San Diego city and county law enforcement officials hired a consulting firm Wednesday to conduct a feasibility study on building a regional crime laboratory.
Proponents of such a facility said it would provide authorities with a central location for analysis of criminal evidence using state-of-the-art equipment.
The lab would save money and shorten the waits now experienced by local cities that send evidence to criminal labs throughout the country, backers of the project say.
The city of San Diego and county each contributed $50,000 in federal asset seizure money to finance the study, which will be finished by Nov. 1, Dist. Atty. Edwin L. Miller said.
Should everything go according to plan, a countywide bond measure financing the county's portion of the lab would be placed on the ballot in either June or November of next year.
Ruth & Going Inc., a San Jose-based consulting firm, was chosen from a field of seven.

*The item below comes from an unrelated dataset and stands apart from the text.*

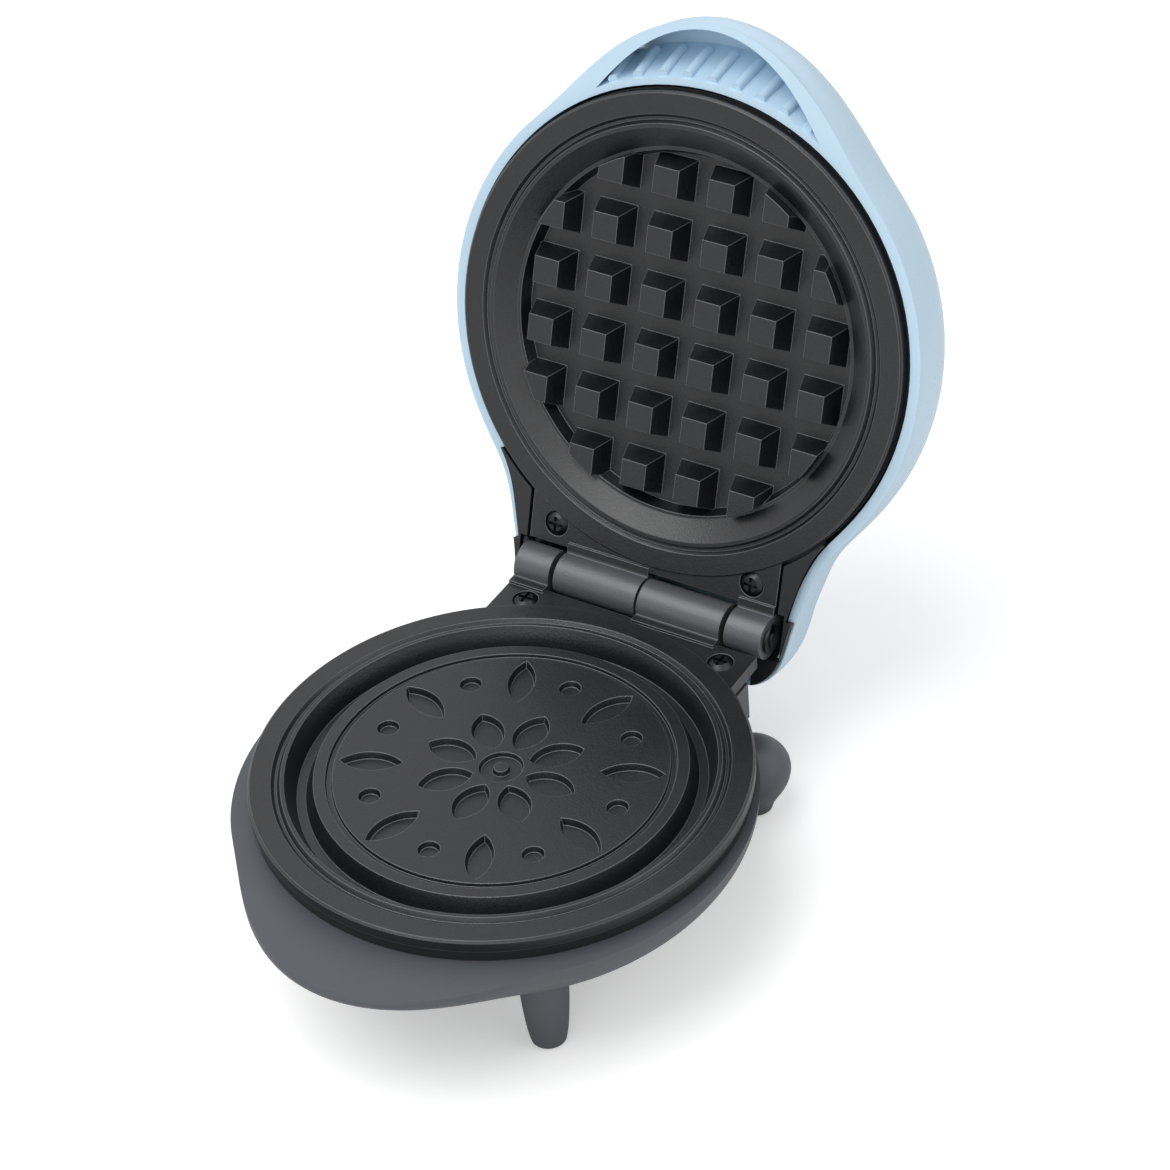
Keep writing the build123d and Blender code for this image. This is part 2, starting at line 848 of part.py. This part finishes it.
def make_ribs():
    """Fins along the recess's sloping inner wall, where the fingertips hold."""
    ribs = []
    lean = math.degrees(math.atan(recess_slope))
    for number in range(rib_count):
        x = (number - (rib_count - 1) / 2) * rib_pitch
        turn = math.degrees(math.asin(x / recess_inner_radius))
        rib = Pos(0, 0, rib_length / 2) * Box(rib_width, 2 * rib_height, rib_length)
        rib = fillet(rib.edges().filter_by(Axis.Z).group_by(Axis.Y)[0], 0.45 * rib_width)
        rib = Rot(lean, 0, 0) * rib
        rib = Pos(0, -recess_inner_radius - rib_root, lid_rim + rib_start) * rib
        ribs.append(Rot(0, 0, turn) * rib)
    return ribs


def liner_screw_places():
    """Where the liner is screwed to the lid's shell."""
    places = []
    for angle in liner_screw_angles:
        turn = math.radians(angle)
        places += both_sides(liner_screw_reach * math.sin(turn), -liner_screw_reach * math.cos(turn))
    return places


def make_lid_shell():
    """Domed cover with the handle, the finger recess and the tail over the hinge."""
    heights = [lid_rim + step for step in lid_outline_steps]
    shell = stacked(lid_outline_at, [lid_rim] + heights + [lid_top])
    shell -= stacked(lid_inner_at, lid_inner_heights())
    shell -= make_recess()
    shell += make_ribs()
    boss_low = liner_top + seat_clearance
    boss_top = lid_rim + liner_boss_height
    for place in liner_screw_places():
        shell += upright(small_boss_radius, boss_low, boss_top, place)
        shell -= upright(small_screw_radius + pilot_clearance, 0, boss_top - liner_boss_floor, place)
    return shell - upright(lens_radius + seat_clearance, lid_top - lens_bore_depth, beyond, (0, lens_y))


def liner_outline_at(angle, height):
    """Outside of the liner, just inside the lid's shell."""
    return lid_inner_at(angle, height) - liner_clearance


def liner_cover_at(angle, height):
    """Outside of the flange on the liner's legs that covers the tail's rim."""
    return lid_outline_at(angle, lid_rim) - cover_inset


def make_lid_liner():
    """Frame inside the lid that carries the upper plate and closes the sides of the hinge."""
    body = ring(liner_radius - liner_clearance, liner_inner_radius, liner_low, liner_top)
    full_width = (-beyond, beyond)
    between_legs = (-leg_inner, leg_inner)
    tail = stacked(liner_outline_at, lid_inner_heights())
    tail &= block(full_width, (leg_root, beyond), (leg_low, lid_rim + leg_height))
    cover = stacked(liner_cover_at, [leg_low, lid_rim - seat_clearance])
    tail += cover & block(full_width, (cover_start, beyond), (leg_low, lid_rim))
    tail -= block(between_legs, (ear_reach + ear_clearance, beyond), (0, beyond))
    tail -= block(full_width, (0, leg_start), (liner_top, beyond))
    tail -= block(between_legs, (0, beyond), (liner_top, beyond))
    tail -= upright(flange_radius + ear_clearance, 0, liner_low)
    tail -= upright(liner_inner_radius, 0, beyond)
    body += tail
    ear_side = ear_half_width + ear_clearance
    ear_back = upper_ear_back + seat_clearance
    lug_back = upper_lug_back + liner_clearance
    body -= block((-ear_side, ear_side), (0, ear_reach + ear_clearance), (0, ear_back))
    body -= block((-ear_side, ear_side), (lug_start - liner_clearance, hinge_y), (0, lug_back))
    for place in both_sides(screw_x, screw_y):
        boss_top = liner_top + liner_boss_top
        body += upright(boss_radius, ear_back, boss_top, place)
        body -= upright(screw_radius + pilot_clearance, 0, boss_top - boss_floor, place)
    counterbore = small_head_height + seat_clearance
    for place in liner_screw_places():
        body -= upright(small_screw_radius + screw_clearance, 0, beyond, place)
        body -= upright(small_head_radius + head_clearance, 0, liner_low + counterbore, place)
    return body - across(barrel_radius + leg_notch, (-leg_notch_end, leg_notch_end), hinge_y, hinge_z)


def make_liner_screws():
    """Screws that hold the liner in the lid, their heads sunk in it on the plate's side."""
    screws = []
    for place in liner_screw_places():
        screw = pan_screw((0, 0), 0, -small_head_height - liner_screw_length, small_screw_radius)
        screw = screw.rotate(Axis.X, 180)
        screws.append(Pos(place[0], place[1], liner_low + seat_clearance / 2) * screw)
    return Compound(children=screws)


def make_lens():
    """Clear lens of the ready light in the top of the lid."""
    shoulder = lid_top
    return Pos(0, lens_y, 0) * turned([
        (0, lens_low), (lens_radius, lens_low), (lens_radius, shoulder),
        (lens_radius * lens_flat_ratio, shoulder + lens_crown), (0, shoulder + lens_crown),
    ])


def make_lamp():
    """Glow lamp standing under the lens."""
    top = lens_low - seat_clearance
    glass = upright(lamp_radius, top - lamp_length, top, (0, lens_y))
    return fillet(glass.edges().group_by(Axis.Z)[-1], lamp_radius * lamp_fillet_ratio)


# Hinge pin

def groove_span(side, margin):
    """X span of the clip groove at one end of the pin, narrowed by a margin at each side."""
    near = knuckle_end + clip_gap + margin
    far = knuckle_end + clip_gap + clip_width - margin
    return tuple(sorted((side * near, side * far)))


def make_pin():
    """Steel pin through all four knuckles, grooved at both ends for its clips."""
    end = knuckle_end + pin_overhang
    pin = across(pin_radius, (-end, end), hinge_y, hinge_z)
    for side in (-1, 1):
        span = groove_span(side, 0)
        groove = across(pin_radius + cut_margin, span, hinge_y, hinge_z)
        pin -= groove - across(pin_radius - clip_bite, span, hinge_y, hinge_z)
    return pin


def make_clips():
    """Open spring clips in the pin's grooves."""
    clips = []
    for side in (-1, 1):
        clip = across(clip_radius, groove_span(side, pin_clearance), hinge_y, hinge_z)
        clip -= across(pin_radius - clip_bite + pin_clearance, (-beyond, beyond), hinge_y, hinge_z)
        mouth = (hinge_y - clip_mouth, hinge_y + clip_mouth)
        clip -= block((-beyond, beyond), mouth, (hinge_z, beyond))
        clips.append(clip)
    return Compound(children=clips)


# Wiring

def lead(points):
    """Insulated wire along straight runs joined by arcs."""
    path = FilletPolyline(points, radius=[lead_bend] * (len(points) - 2))
    section = Plane(origin=path @ 0, z_dir=path % 0) * Circle(lead_radius)
    return sweep(section, path=path)


def make_lower_leads():
    """Leads from the lower heater's ends to the sides of the terminal block."""
    leads = []
    level = housing_floor + terminal_height / 2
    for x, y in heater_ends():
        side = math.copysign(1, x)
        leads.append(lead([
            (x, y, heater_end_low - lead_clearance),
            (x, y, level),
            (x + side * lead_bow, y / 2, level),
            (x, terminal_y, level),
            (side * (terminal_width / 2 + lead_clearance), terminal_y, level),
        ]))
    return Compound(children=leads)


def make_upper_leads():
    """Leads from the upper heater's ends back towards the hinge, drawn in the lower half."""
    leads = []
    for x, y in heater_ends():
        leads.append(lead([
            (x, y, heater_end_low - lead_clearance),
            (x, y, heater_end_low - 6),
            (x * 1.35, y + 15, heater_end_low - 5),
            (x * 1.5, y + 29, heater_end_low + 3),
        ]))
    return Compound(children=leads)


def make_plate_screws():
    """Two screws down through a plate's ears."""
    head_top = ear_top - ear_counterbore + seat_clearance / 2 + head_height
    places = both_sides(screw_x, screw_y)
    tip = ear_top - plate_screw_length
    return Compound(children=[pan_screw(place, head_top, tip) for place in places])


os.makedirs("parts", exist_ok=True)

write(make_lower_plate(), "lower_plate")
write(make_base_housing(), "base_housing")
write(make_foot_pads(), "foot_pads")
write(make_seat_ring(), "base_seat_ring")
write(make_plate_screws(), "lower_plate_screws")
write(make_heater(), "lower_heating_element")
write(make_heat_shield(), "lower_heat_shield")
write(make_shield_screws(), "lower_shield_screws")
write(make_thermostat(), "lower_thermostat")
write(make_fuse(), "lower_thermal_fuse")
write(make_terminal_block(), "terminal_block")
write(make_lower_leads(), "lower_leads")
write(make_cord_clamp(), "cord_clamp")
write(make_clamp_screws(), "cord_clamp_screws")
write(make_cord_gland(), "cord_gland")
write(make_pin(), "hinge_pin")
write(make_clips(), "hinge_pin_clips")

write(opened(make_lid_shell()), "lid_shell")
write(opened(make_lid_liner()), "lid_liner")
write(opened(make_liner_screws()), "lid_liner_screws")
write(opened(flipped(make_upper_plate())), "upper_plate")
write(opened(flipped(make_plate_screws())), "upper_plate_screws")
write(opened(flipped(make_heater())), "upper_heating_element")
write(opened(flipped(make_heat_shield())), "upper_heat_shield")
write(opened(flipped(make_shield_screws())), "upper_shield_screws")
write(opened(flipped(make_thermostat())), "upper_thermostat")
write(opened(flipped(make_upper_leads())), "upper_leads")
write(opened(make_lens()), "indicator_lens")
write(opened(make_lamp()), "indicator_lamp")
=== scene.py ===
"""Mini waffle maker with its lid standing open: its finish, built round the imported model, in metres."""

import json
import math

import bpy
from mathutils import Matrix, Vector

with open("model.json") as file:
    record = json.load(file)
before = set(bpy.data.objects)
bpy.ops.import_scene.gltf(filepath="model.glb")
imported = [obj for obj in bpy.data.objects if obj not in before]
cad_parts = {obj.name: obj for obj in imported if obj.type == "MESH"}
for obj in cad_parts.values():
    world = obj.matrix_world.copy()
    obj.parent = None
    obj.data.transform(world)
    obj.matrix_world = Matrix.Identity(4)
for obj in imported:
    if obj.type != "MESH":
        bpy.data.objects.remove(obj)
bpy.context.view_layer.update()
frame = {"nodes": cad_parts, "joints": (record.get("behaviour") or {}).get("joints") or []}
hinge = Vector(frame["joints"][0]["pos_m"])
mm = 0.001


# Camera. A long lens looks down on the open iron over its right front edge, with the
# picture tilted a few degrees clockwise.
camera_place = Vector((0.38513, -0.53737, 0.61717))
camera_aim = Vector((0.043158, -0.023862, 0.126211))
camera_roll = math.radians(-4.80)
camera_lens = 117.43

camera_data = bpy.data.cameras.new("camera")
camera_data.lens = camera_lens
camera = bpy.data.objects.new("camera", camera_data)
bpy.context.scene.collection.objects.link(camera)
bpy.context.scene.camera = camera
camera_turn = (camera_aim - camera_place).to_track_quat("-Z", "Y").to_matrix().to_4x4()
camera.matrix_world = Matrix.Translation(camera_place) @ camera_turn @ Matrix.Rotation(camera_roll, 4, "Z")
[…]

The firm will focus on the forensic needs of the county's 18 cities, as well as the county medical examiner's office, Miller said.
Principal components of the study, which will begin immediately, include a determination of the needs of the county, different financing options, organization and management of the lab and the best possible location for and design of the lab, Miller said.
"It's become crystal clear over the past two decades that the crime lab capabilities within the San Diego community have gradually deteriorated," he said.
Miller said that at a time when many advances are being made in the forensic sciences, San Diego County is operating without the quality or quantity of resources required for a county its size.
The two largest criminal labs in the county are run by the San Diego Police Department and the county Sheriff's Department.
While the police lab reports no major backlogs, it sometimes must wait months for results of DNA tests it sends to the FBI lab in Washington or private labs in New York or Maryland, said Jim Miller, the lab's manager.
The Sheriff's Department Crime Laboratory serves 17 cities within the county, as well as the California Highway Patrol and the district attorney's office, which are two of its biggest clients, said Ron Berry, supervising criminalist and director of the lab.
But with drastic increases in demand for the lab's services during the past 10 years, and virtually no increases in staff since 1985, Berry has long been asking for more money to meet basic services, much less DNA testing.
Berry reported no real backlog on narcotics cases but a two- to-three-week backlog in blood-alcohol analysis, a one-month backlog in toxicology and a wait of as long as months, almost years, in unsolved cases involving serology and other criminal evidence testing, such as the analysis of hair and fibers or gunshot residue.
In the meantime, the San Diego Police Department will go ahead with its plans to retrofit its lab for DNA testing, said Chief Bob Burgreen.
Burgreen said the department has already hired two scientists to begin training in DNA analysis, and predicted that its DNA lab will begin functioning by October. Burgreen said the department will help other cities by analyzing DNA evidence in extreme cases where the public's safety was in jeopardy but, unfortunately, could not continually do "the DNA work of the rest of the county agencies."
Burgreen said he didn't think there would be two existing DNA labs once the regional lab was capable of DNA analysis.
"If it's regionalized, it would come under one total county lab, and if we get a county regional lab, we will go out of the lab business as a Police Department," he said.